EDITOR’S NOTE: This article, “A Brief History of Saffron,” is excerpted from the print edition of Luxus Magazine (No. 10, Spring 2025).
With a price negotiated between 3,000 and 35,000 euros per kilo in 2020, saffron appears to be the new red gold. However, this spice, with its strong coloring power and hay-like scent, has been cultivated by humans for 5,000 years.
If saffron, “asfar” (yellow) in Arabic and “Zarparan” (golden flower) in Persian, features in the Song of Songs, Homer’s Iliad, and even curbed Alexander the Great’s ambitions in Asia Minor, it is primarily because it is extremely rare.
A miraculous harvest
With its sterile pollen, saffron does not produce seeds and therefore cannot grow in the wild. To cultivate it, its bulbs must be replanted and given constant attention. It needs a rainy spring and a dry summer. Add to this the fact that the plant must be regularly watered but never flooded.
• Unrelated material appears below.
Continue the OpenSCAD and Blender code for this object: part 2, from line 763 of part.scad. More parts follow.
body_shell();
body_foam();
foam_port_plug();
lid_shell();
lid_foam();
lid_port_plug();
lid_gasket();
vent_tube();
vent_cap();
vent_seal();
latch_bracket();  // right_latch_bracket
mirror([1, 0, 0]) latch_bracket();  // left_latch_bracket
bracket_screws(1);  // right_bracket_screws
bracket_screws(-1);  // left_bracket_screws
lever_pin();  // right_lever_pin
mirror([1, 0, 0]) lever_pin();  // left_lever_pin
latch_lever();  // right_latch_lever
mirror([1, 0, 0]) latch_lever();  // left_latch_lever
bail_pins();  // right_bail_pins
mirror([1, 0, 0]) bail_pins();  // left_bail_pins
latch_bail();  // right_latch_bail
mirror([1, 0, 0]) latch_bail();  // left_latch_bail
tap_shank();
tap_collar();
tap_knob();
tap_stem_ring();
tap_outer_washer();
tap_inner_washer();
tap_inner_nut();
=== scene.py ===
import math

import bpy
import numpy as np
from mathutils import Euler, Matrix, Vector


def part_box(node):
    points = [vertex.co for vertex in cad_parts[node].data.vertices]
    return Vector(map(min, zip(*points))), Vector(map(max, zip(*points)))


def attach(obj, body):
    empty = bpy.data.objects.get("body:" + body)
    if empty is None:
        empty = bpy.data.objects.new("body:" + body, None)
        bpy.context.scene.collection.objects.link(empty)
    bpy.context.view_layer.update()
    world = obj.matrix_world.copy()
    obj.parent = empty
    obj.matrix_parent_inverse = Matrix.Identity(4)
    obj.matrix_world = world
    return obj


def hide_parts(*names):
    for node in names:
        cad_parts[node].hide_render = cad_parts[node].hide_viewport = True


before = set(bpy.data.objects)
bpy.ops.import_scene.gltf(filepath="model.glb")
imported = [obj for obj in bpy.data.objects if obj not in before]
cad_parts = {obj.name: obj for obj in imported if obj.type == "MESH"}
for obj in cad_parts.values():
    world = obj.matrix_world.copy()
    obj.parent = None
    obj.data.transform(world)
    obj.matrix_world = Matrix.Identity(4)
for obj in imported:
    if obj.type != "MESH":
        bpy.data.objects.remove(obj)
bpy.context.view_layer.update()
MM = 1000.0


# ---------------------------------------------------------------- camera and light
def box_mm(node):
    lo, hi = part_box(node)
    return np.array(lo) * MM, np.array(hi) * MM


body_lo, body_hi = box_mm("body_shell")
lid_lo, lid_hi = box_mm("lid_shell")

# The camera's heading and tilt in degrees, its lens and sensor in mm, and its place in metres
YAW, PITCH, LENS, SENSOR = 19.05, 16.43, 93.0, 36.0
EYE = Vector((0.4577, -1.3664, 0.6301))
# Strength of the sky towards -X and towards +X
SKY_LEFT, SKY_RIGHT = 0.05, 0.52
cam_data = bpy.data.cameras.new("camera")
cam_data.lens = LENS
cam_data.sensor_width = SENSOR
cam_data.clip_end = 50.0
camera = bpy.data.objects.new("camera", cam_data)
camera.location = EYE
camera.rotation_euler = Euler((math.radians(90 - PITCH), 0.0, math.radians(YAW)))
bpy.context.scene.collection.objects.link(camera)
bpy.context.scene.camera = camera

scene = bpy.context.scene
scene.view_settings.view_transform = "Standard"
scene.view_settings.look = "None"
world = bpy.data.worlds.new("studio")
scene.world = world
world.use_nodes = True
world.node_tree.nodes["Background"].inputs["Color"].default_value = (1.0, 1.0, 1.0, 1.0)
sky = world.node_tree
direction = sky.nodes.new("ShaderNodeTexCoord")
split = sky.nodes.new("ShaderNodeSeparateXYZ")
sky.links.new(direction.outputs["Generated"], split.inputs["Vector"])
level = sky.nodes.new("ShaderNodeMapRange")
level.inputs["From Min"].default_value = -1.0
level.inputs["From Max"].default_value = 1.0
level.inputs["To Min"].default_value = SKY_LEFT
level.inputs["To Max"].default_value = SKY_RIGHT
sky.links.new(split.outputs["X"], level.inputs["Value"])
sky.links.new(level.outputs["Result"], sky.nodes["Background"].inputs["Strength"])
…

Anyone wishing to harvest its three precious blood-red stigmas, contained in its yellow pistil and as light as air, must also harvest the plant at the right time: its autumn flowering lasts only a few days, with each flower blooming at dawn and wilting at dusk.
Finally, harvesting it is almost a sacred ritual: it takes 140,000 stigmas to obtain one kilogram of this divine coloring agent. Adding to its magical dimension, attested in Egypt by Theban papyri from the 18th and 19th dynasties, its origin remains a mystery.